begin Raw records
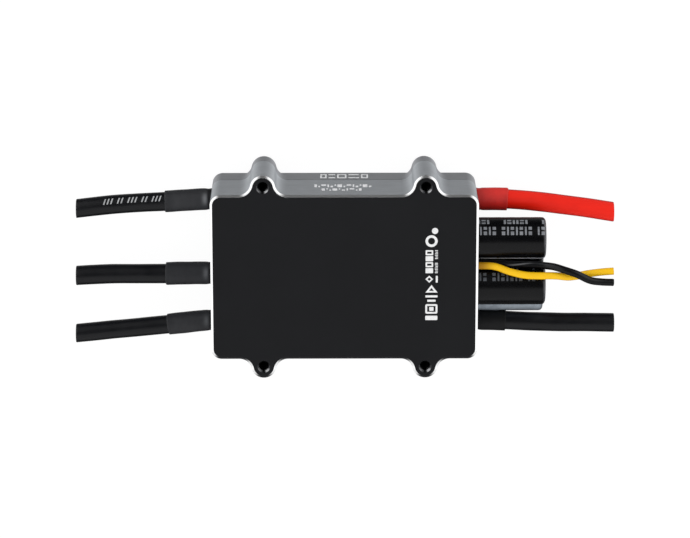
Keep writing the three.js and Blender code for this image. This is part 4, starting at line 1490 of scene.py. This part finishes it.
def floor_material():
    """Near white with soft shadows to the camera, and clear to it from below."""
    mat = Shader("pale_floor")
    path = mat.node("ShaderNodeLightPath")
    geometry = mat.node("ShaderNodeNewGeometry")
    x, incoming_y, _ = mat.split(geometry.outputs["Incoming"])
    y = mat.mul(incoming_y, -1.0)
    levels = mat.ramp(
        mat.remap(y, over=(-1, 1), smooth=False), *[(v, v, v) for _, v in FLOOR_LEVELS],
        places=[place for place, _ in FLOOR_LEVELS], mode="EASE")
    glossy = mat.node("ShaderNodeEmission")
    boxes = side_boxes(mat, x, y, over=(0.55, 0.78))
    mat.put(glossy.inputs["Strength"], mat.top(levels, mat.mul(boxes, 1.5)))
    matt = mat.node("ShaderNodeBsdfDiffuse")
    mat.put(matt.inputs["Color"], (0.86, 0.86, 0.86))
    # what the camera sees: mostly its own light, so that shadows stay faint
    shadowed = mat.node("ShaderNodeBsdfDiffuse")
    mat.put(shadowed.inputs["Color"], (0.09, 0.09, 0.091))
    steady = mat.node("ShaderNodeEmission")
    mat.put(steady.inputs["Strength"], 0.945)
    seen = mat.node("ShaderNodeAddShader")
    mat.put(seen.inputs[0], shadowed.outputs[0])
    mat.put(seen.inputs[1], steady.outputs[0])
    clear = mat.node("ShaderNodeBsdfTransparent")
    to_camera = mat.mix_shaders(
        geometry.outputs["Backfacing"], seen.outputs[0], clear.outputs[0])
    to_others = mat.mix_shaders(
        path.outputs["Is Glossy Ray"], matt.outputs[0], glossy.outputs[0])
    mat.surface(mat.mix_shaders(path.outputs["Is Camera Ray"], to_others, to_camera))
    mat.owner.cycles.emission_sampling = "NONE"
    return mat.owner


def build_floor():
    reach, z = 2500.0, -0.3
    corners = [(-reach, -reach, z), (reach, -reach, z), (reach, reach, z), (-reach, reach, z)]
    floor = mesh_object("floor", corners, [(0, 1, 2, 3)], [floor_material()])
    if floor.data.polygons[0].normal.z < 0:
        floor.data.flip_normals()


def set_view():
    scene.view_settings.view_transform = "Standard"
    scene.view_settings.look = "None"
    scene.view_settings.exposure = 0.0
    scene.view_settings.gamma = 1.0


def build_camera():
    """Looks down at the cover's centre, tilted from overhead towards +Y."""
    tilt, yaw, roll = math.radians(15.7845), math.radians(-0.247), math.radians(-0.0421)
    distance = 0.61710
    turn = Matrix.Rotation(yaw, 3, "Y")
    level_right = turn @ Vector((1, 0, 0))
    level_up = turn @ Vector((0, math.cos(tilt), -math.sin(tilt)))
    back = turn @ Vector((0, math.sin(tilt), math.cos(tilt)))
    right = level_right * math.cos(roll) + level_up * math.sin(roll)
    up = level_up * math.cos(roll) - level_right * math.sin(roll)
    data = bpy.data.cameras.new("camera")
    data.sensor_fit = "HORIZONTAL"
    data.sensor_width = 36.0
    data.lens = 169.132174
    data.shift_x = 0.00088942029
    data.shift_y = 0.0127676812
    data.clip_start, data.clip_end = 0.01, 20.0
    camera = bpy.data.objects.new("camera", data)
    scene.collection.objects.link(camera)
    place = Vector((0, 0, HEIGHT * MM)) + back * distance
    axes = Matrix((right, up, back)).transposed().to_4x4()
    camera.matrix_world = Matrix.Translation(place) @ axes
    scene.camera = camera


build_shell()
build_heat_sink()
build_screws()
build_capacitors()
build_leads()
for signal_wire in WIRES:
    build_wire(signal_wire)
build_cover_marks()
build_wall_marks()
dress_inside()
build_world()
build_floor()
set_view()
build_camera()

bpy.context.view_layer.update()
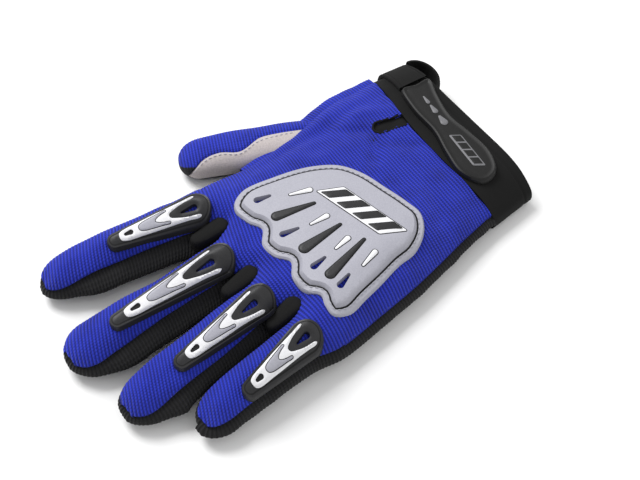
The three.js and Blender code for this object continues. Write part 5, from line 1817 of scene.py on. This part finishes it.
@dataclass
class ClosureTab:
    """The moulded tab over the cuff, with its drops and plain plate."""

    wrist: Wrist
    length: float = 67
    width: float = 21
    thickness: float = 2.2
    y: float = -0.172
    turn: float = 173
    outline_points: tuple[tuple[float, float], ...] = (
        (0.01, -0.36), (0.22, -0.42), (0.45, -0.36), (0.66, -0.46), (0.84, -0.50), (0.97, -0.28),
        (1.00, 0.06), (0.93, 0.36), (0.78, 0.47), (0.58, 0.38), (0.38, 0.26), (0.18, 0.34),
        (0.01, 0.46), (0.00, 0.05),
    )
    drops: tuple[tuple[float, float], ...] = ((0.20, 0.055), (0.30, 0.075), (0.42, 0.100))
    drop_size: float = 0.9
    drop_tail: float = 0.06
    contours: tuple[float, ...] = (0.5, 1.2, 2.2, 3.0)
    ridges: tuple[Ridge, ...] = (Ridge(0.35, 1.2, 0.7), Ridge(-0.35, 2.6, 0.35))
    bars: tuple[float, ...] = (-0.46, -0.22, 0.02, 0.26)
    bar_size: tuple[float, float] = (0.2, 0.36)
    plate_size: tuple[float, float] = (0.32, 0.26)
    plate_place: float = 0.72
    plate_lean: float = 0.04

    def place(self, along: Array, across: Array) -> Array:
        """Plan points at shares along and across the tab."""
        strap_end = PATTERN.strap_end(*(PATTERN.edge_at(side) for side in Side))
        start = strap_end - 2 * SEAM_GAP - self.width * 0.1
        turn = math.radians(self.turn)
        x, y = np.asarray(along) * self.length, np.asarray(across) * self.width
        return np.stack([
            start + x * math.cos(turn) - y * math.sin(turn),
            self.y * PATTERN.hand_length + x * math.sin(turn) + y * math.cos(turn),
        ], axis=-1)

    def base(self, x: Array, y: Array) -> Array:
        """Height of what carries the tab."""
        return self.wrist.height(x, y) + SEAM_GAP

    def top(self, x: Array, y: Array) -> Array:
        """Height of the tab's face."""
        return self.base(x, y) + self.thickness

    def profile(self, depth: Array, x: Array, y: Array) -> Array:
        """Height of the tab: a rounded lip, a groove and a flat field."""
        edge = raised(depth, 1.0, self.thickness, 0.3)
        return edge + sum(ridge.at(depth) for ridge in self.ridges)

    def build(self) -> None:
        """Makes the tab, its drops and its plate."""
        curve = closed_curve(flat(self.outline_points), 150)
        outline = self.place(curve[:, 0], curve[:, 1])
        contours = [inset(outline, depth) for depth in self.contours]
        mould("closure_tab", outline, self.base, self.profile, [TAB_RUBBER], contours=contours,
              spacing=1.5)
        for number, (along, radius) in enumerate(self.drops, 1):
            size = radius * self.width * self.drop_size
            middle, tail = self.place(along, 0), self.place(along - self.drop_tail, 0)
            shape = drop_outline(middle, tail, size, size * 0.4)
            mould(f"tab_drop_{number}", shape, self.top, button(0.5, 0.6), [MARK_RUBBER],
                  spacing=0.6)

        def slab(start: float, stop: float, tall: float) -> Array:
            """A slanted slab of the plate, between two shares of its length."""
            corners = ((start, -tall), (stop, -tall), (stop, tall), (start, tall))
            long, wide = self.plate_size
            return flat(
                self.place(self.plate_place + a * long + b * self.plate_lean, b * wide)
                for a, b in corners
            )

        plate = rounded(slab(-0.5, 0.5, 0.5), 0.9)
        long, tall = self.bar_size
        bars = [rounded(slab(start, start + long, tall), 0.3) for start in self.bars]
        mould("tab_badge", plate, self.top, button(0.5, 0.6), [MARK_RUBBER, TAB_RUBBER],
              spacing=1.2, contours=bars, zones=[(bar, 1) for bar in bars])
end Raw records
◆ **Written request**: Would you copy out each line exactly as written?

◆ **Reply**:
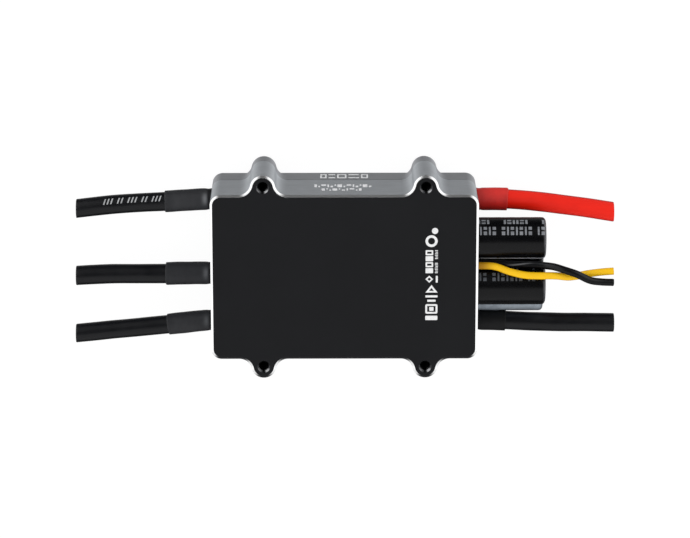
Keep writing the three.js and Blender code for this image. This is part 4, starting at line 1490 of scene.py. This part finishes it.
def floor_material():
    """Near white with soft shadows to the camera, and clear to it from below."""
    mat = Shader("pale_floor")
    path = mat.node("ShaderNodeLightPath")
    geometry = mat.node("ShaderNodeNewGeometry")
    x, incoming_y, _ = mat.split(geometry.outputs["Incoming"])
    y = mat.mul(incoming_y, -1.0)
    levels = mat.ramp(
        mat.remap(y, over=(-1, 1), smooth=False), *[(v, v, v) for _, v in FLOOR_LEVELS],
        places=[place for place, _ in FLOOR_LEVELS], mode="EASE")
    glossy = mat.node("ShaderNodeEmission")
    boxes = side_boxes(mat, x, y, over=(0.55, 0.78))
    mat.put(glossy.inputs["Strength"], mat.top(levels, mat.mul(boxes, 1.5)))
    matt = mat.node("ShaderNodeBsdfDiffuse")
    mat.put(matt.inputs["Color"], (0.86, 0.86, 0.86))
    # what the camera sees: mostly its own light, so that shadows stay faint
    shadowed = mat.node("ShaderNodeBsdfDiffuse")
    mat.put(shadowed.inputs["Color"], (0.09, 0.09, 0.091))
    steady = mat.node("ShaderNodeEmission")
    mat.put(steady.inputs["Strength"], 0.945)
    seen = mat.node("ShaderNodeAddShader")
    mat.put(seen.inputs[0], shadowed.outputs[0])
    mat.put(seen.inputs[1], steady.outputs[0])
    clear = mat.node("ShaderNodeBsdfTransparent")
    to_camera = mat.mix_shaders(
        geometry.outputs["Backfacing"], seen.outputs[0], clear.outputs[0])
    to_others = mat.mix_shaders(
        path.outputs["Is Glossy Ray"], matt.outputs[0], glossy.outputs[0])
    mat.surface(mat.mix_shaders(path.outputs["Is Camera Ray"], to_others, to_camera))
    mat.owner.cycles.emission_sampling = "NONE"
    return mat.owner


def build_floor():
    reach, z = 2500.0, -0.3
    corners = [(-reach, -reach, z), (reach, -reach, z), (reach, reach, z), (-reach, reach, z)]
    floor = mesh_object("floor", corners, [(0, 1, 2, 3)], [floor_material()])
    if floor.data.polygons[0].normal.z < 0:
        floor.data.flip_normals()


def set_view():
    scene.view_settings.view_transform = "Standard"
    scene.view_settings.look = "None"
    scene.view_settings.exposure = 0.0
    scene.view_settings.gamma = 1.0


def build_camera():
    """Looks down at the cover's centre, tilted from overhead towards +Y."""
    tilt, yaw, roll = math.radians(15.7845), math.radians(-0.247), math.radians(-0.0421)
    distance = 0.61710
    turn = Matrix.Rotation(yaw, 3, "Y")
    level_right = turn @ Vector((1, 0, 0))
    level_up = turn @ Vector((0, math.cos(tilt), -math.sin(tilt)))
    back = turn @ Vector((0, math.sin(tilt), math.cos(tilt)))
    right = level_right * math.cos(roll) + level_up * math.sin(roll)
    up = level_up * math.cos(roll) - level_right * math.sin(roll)
    data = bpy.data.cameras.new("camera")
    data.sensor_fit = "HORIZONTAL"
    data.sensor_width = 36.0
    data.lens = 169.132174
    data.shift_x = 0.00088942029
    data.shift_y = 0.0127676812
    data.clip_start, data.clip_end = 0.01, 20.0
    camera = bpy.data.objects.new("camera", data)
    scene.collection.objects.link(camera)
    place = Vector((0, 0, HEIGHT * MM)) + back * distance
    axes = Matrix((right, up, back)).transposed().to_4x4()
    camera.matrix_world = Matrix.Translation(place) @ axes
    scene.camera = camera


build_shell()
build_heat_sink()
build_screws()
build_capacitors()
build_leads()
for signal_wire in WIRES:
    build_wire(signal_wire)
build_cover_marks()
build_wall_marks()
dress_inside()
build_world()
build_floor()
set_view()
build_camera()

bpy.context.view_layer.update()
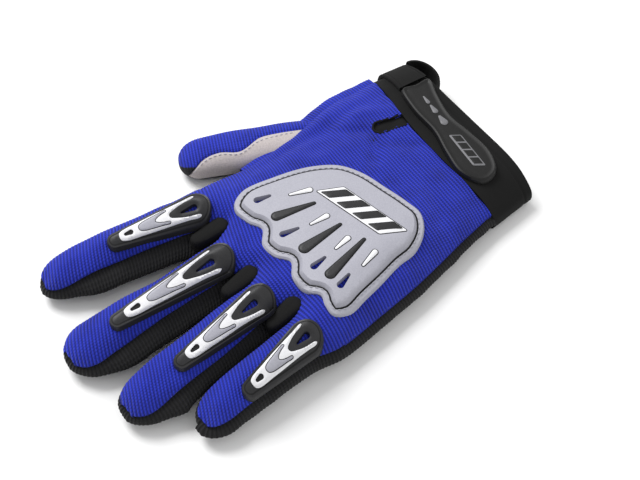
The three.js and Blender code for this object continues. Write part 5, from line 1817 of scene.py on. This part finishes it.
@dataclass
class ClosureTab:
    """The moulded tab over the cuff, with its drops and plain plate."""

    wrist: Wrist
    length: float = 67
    width: float = 21
    thickness: float = 2.2
    y: float = -0.172
    turn: float = 173
    outline_points: tuple[tuple[float, float], ...] = (
        (0.01, -0.36), (0.22, -0.42), (0.45, -0.36), (0.66, -0.46), (0.84, -0.50), (0.97, -0.28),
        (1.00, 0.06), (0.93, 0.36), (0.78, 0.47), (0.58, 0.38), (0.38, 0.26), (0.18, 0.34),
        (0.01, 0.46), (0.00, 0.05),
    )
    drops: tuple[tuple[float, float], ...] = ((0.20, 0.055), (0.30, 0.075), (0.42, 0.100))
    drop_size: float = 0.9
    drop_tail: float = 0.06
    contours: tuple[float, ...] = (0.5, 1.2, 2.2, 3.0)
    ridges: tuple[Ridge, ...] = (Ridge(0.35, 1.2, 0.7), Ridge(-0.35, 2.6, 0.35))
    bars: tuple[float, ...] = (-0.46, -0.22, 0.02, 0.26)
    bar_size: tuple[float, float] = (0.2, 0.36)
    plate_size: tuple[float, float] = (0.32, 0.26)
    plate_place: float = 0.72
    plate_lean: float = 0.04

    def place(self, along: Array, across: Array) -> Array:
        """Plan points at shares along and across the tab."""
        strap_end = PATTERN.strap_end(*(PATTERN.edge_at(side) for side in Side))
        start = strap_end - 2 * SEAM_GAP - self.width * 0.1
        turn = math.radians(self.turn)
        x, y = np.asarray(along) * self.length, np.asarray(across) * self.width
        return np.stack([
            start + x * math.cos(turn) - y * math.sin(turn),
            self.y * PATTERN.hand_length + x * math.sin(turn) + y * math.cos(turn),
        ], axis=-1)

    def base(self, x: Array, y: Array) -> Array:
        """Height of what carries the tab."""
        return self.wrist.height(x, y) + SEAM_GAP

    def top(self, x: Array, y: Array) -> Array:
        """Height of the tab's face."""
        return self.base(x, y) + self.thickness

    def profile(self, depth: Array, x: Array, y: Array) -> Array:
        """Height of the tab: a rounded lip, a groove and a flat field."""
        edge = raised(depth, 1.0, self.thickness, 0.3)
        return edge + sum(ridge.at(depth) for ridge in self.ridges)

    def build(self) -> None:
        """Makes the tab, its drops and its plate."""
        curve = closed_curve(flat(self.outline_points), 150)
        outline = self.place(curve[:, 0], curve[:, 1])
        contours = [inset(outline, depth) for depth in self.contours]
        mould("closure_tab", outline, self.base, self.profile, [TAB_RUBBER], contours=contours,
              spacing=1.5)
        for number, (along, radius) in enumerate(self.drops, 1):
            size = radius * self.width * self.drop_size
            middle, tail = self.place(along, 0), self.place(along - self.drop_tail, 0)
            shape = drop_outline(middle, tail, size, size * 0.4)
            mould(f"tab_drop_{number}", shape, self.top, button(0.5, 0.6), [MARK_RUBBER],
                  spacing=0.6)

        def slab(start: float, stop: float, tall: float) -> Array:
            """A slanted slab of the plate, between two shares of its length."""
            corners = ((start, -tall), (stop, -tall), (stop, tall), (start, tall))
            long, wide = self.plate_size
            return flat(
                self.place(self.plate_place + a * long + b * self.plate_lean, b * wide)
                for a, b in corners
            )

        plate = rounded(slab(-0.5, 0.5, 0.5), 0.9)
        long, tall = self.bar_size
        bars = [rounded(slab(start, start + long, tall), 0.3) for start in self.bars]
        mould("tab_badge", plate, self.top, button(0.5, 0.6), [MARK_RUBBER, TAB_RUBBER],
              spacing=1.2, contours=bars, zones=[(bar, 1) for bar in bars])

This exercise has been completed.